The thinner (“lightweight”) bell in nickel silver is certainly in some players minds a key element for this type of horn. This is certainly a part of why the Abilene horns in particular gained such a poor reputation, as they felt like “tanks” to buyers familiar with the Elkhart horns and the quality control was not as good.
It would be easy to go on and on, but one pair of questions I know comes up often and should be addressed before we close this overview of the Conn 8D:
- Why nickel silver? If all other variables are the same a nickel silver horn will have the brightest sound. The 8D has a large throated bell which produces a darker sound, so if made of brass they can potentially sound dull. This effect will vary from player to player and also is impacted quite a bit by other factors such as the hardness of the bell. Back in the Elkhart era Conn made a brass version of the 8D that was marketed as the 28D which had a smaller throated bell [UPDATE: See the first comment for more]. Today the approximate equivalent of that horn in their line is the 9DY.
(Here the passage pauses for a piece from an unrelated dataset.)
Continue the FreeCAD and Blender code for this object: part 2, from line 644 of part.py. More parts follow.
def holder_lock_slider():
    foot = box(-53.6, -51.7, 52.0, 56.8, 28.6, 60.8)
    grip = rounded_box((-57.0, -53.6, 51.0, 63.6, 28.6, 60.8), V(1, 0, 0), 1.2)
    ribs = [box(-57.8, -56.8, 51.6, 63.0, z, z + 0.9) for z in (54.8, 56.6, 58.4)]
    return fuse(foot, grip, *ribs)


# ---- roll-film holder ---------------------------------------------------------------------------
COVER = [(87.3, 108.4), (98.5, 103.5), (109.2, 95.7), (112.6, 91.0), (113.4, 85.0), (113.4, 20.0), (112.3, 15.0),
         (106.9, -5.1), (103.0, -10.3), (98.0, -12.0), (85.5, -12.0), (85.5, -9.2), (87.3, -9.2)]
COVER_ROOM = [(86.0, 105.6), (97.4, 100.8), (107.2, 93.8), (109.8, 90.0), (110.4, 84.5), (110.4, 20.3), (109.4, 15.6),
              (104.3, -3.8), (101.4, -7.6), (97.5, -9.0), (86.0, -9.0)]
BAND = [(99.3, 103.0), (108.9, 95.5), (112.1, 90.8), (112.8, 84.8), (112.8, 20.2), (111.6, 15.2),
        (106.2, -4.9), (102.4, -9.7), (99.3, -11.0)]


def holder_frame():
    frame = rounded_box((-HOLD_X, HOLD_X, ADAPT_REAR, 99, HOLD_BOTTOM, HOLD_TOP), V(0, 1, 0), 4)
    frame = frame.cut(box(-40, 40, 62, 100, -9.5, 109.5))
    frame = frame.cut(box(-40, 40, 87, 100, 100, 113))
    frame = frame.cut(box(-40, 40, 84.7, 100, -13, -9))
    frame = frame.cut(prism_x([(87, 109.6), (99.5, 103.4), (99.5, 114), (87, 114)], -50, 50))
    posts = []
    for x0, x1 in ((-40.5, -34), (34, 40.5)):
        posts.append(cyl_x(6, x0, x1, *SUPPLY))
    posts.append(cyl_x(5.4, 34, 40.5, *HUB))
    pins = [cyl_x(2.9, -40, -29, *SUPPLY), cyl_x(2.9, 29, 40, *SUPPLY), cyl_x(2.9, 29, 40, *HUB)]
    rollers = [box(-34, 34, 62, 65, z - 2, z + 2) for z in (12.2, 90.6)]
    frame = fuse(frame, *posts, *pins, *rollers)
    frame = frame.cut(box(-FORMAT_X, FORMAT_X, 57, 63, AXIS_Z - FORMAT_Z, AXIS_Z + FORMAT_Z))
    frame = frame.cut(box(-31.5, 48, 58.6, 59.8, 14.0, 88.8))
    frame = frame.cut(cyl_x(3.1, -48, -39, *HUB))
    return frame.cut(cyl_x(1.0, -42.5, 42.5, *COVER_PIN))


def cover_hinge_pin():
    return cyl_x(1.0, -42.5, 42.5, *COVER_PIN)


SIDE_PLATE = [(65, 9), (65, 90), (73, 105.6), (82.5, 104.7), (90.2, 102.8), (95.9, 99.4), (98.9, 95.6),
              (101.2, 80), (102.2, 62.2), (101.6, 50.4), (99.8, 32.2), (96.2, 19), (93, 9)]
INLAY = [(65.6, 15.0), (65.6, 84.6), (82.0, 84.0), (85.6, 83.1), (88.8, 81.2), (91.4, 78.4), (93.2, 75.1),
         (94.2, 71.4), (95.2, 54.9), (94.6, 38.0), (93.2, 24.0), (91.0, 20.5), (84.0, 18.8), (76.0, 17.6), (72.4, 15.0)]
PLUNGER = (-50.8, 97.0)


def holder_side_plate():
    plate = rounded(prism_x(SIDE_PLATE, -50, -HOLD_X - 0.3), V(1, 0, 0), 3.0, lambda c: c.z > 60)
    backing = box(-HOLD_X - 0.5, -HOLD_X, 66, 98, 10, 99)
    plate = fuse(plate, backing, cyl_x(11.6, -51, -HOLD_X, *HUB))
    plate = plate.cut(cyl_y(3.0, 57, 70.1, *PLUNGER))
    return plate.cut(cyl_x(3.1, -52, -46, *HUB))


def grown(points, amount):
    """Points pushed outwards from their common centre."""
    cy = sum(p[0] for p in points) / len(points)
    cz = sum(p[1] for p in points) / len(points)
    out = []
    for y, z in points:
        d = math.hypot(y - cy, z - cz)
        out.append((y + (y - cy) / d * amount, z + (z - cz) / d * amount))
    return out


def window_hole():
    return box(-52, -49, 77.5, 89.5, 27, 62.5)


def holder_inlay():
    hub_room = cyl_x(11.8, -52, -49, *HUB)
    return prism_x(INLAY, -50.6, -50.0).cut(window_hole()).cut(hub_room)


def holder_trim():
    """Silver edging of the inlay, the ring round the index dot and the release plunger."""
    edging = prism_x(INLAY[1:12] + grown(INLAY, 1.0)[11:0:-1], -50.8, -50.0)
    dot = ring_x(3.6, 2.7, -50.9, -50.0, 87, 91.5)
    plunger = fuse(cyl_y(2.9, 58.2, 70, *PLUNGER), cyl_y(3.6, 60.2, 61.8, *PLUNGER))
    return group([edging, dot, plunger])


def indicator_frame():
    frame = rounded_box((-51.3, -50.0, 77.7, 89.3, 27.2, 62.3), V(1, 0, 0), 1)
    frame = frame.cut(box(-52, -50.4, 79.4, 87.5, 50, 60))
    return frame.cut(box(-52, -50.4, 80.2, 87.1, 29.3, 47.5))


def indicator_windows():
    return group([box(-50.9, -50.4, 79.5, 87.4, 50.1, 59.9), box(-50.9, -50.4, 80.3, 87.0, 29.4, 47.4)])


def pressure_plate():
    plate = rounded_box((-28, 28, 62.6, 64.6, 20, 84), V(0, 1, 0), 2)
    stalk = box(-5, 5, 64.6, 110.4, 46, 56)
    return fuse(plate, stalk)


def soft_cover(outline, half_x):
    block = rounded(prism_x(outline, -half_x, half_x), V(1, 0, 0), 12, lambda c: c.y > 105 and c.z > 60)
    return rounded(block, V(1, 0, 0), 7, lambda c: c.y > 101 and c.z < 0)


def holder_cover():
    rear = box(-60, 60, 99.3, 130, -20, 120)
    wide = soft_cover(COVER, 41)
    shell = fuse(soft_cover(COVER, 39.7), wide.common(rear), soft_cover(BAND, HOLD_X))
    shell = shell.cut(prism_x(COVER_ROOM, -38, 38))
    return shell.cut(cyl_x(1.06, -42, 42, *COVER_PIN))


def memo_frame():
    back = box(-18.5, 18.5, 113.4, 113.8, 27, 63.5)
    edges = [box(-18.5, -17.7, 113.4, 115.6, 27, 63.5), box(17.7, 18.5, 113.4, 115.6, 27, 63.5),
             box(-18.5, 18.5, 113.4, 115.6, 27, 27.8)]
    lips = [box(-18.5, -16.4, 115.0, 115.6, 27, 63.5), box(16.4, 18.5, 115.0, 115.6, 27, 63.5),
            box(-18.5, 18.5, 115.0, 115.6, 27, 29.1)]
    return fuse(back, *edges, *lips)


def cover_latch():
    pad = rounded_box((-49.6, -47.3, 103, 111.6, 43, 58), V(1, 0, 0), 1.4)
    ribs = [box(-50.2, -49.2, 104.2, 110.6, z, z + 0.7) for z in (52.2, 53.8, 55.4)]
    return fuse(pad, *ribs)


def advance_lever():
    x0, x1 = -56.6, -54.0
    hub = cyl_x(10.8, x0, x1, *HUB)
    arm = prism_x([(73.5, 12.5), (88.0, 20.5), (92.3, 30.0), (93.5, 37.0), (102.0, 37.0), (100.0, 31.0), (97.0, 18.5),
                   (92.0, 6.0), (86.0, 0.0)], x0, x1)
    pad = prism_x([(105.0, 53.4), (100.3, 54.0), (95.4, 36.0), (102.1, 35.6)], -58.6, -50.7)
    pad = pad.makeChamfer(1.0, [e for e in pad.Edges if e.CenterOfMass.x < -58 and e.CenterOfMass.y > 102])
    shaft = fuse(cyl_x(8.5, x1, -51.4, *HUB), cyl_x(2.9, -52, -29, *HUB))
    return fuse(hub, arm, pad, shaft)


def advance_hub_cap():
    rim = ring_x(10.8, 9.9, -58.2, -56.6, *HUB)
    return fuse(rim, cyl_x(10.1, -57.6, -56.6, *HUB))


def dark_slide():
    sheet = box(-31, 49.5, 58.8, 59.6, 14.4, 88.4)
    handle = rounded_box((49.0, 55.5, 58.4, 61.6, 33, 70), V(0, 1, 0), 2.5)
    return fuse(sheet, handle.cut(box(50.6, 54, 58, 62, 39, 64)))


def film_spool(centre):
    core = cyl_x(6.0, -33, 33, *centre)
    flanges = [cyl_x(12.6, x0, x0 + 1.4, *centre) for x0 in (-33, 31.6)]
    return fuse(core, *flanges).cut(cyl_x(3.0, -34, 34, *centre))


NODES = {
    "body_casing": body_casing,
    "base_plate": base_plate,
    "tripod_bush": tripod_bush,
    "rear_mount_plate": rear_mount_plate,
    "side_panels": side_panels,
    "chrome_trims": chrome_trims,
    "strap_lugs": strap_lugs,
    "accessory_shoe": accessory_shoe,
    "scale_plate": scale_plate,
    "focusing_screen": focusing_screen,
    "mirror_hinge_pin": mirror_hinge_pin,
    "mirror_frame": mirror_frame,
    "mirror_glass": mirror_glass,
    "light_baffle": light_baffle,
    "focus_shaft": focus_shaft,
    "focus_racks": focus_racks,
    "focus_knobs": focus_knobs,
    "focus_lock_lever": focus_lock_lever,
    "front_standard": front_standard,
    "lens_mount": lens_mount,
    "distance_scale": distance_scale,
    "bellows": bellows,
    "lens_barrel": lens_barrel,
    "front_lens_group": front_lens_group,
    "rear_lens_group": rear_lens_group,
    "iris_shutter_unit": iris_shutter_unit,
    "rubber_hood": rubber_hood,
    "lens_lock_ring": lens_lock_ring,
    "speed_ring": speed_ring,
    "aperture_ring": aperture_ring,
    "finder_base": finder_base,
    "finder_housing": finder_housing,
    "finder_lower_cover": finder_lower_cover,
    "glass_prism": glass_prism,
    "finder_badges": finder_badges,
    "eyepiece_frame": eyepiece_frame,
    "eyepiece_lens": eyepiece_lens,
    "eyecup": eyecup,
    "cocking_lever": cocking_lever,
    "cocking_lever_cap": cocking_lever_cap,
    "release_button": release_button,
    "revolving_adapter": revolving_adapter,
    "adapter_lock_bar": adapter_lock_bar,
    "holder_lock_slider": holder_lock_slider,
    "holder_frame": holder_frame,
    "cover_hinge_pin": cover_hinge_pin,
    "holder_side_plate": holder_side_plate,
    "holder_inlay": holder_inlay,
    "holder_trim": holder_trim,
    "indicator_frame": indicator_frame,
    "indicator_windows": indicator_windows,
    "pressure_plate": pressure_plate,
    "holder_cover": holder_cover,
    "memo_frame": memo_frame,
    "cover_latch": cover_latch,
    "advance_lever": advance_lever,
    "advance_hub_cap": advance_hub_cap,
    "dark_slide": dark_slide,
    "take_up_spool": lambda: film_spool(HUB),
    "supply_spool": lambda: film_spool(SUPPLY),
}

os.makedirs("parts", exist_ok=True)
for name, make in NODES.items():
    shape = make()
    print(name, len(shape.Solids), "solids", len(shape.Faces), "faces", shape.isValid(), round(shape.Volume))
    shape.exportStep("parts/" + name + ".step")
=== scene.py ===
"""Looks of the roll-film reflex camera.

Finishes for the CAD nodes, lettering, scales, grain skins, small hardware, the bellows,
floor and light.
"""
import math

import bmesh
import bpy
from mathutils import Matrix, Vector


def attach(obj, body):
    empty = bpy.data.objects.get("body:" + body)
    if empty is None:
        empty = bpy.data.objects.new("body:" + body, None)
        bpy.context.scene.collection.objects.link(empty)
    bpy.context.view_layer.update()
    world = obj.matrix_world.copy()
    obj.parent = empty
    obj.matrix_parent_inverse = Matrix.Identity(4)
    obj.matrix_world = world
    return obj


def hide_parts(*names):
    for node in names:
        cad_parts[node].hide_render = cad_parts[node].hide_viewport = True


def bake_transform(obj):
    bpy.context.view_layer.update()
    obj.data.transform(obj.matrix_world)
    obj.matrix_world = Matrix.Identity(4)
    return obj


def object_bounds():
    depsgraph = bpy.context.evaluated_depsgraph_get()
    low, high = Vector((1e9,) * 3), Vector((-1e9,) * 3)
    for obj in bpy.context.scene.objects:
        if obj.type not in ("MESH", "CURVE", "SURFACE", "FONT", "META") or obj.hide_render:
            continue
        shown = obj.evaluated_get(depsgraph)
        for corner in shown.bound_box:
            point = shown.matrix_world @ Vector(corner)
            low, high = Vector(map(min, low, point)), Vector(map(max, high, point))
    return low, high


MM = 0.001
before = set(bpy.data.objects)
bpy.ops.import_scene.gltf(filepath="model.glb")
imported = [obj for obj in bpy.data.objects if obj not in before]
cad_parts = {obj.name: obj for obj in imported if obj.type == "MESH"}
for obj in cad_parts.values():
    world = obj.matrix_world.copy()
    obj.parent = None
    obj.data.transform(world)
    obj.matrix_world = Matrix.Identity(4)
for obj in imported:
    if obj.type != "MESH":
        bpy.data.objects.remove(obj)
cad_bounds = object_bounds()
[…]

- Why are there so few custom horns made in nickel silver? Small custom makers of new horns tend to almost exclusively work with brass horns. The short version is nickel silver is more difficult to obtain in small quantities and to work with in general. Overall it is more suited to a large production, factory environment if the goal is to construct an entire horn from nickel silver.
I have tried the new Vintage 8D a couple times at workshops. It is an option I would be interested to give an extended test drive at some point and for sure is an instrument to consider among your options if you have an affinity for the feel and sound of a classic Elkhart Conn 8D.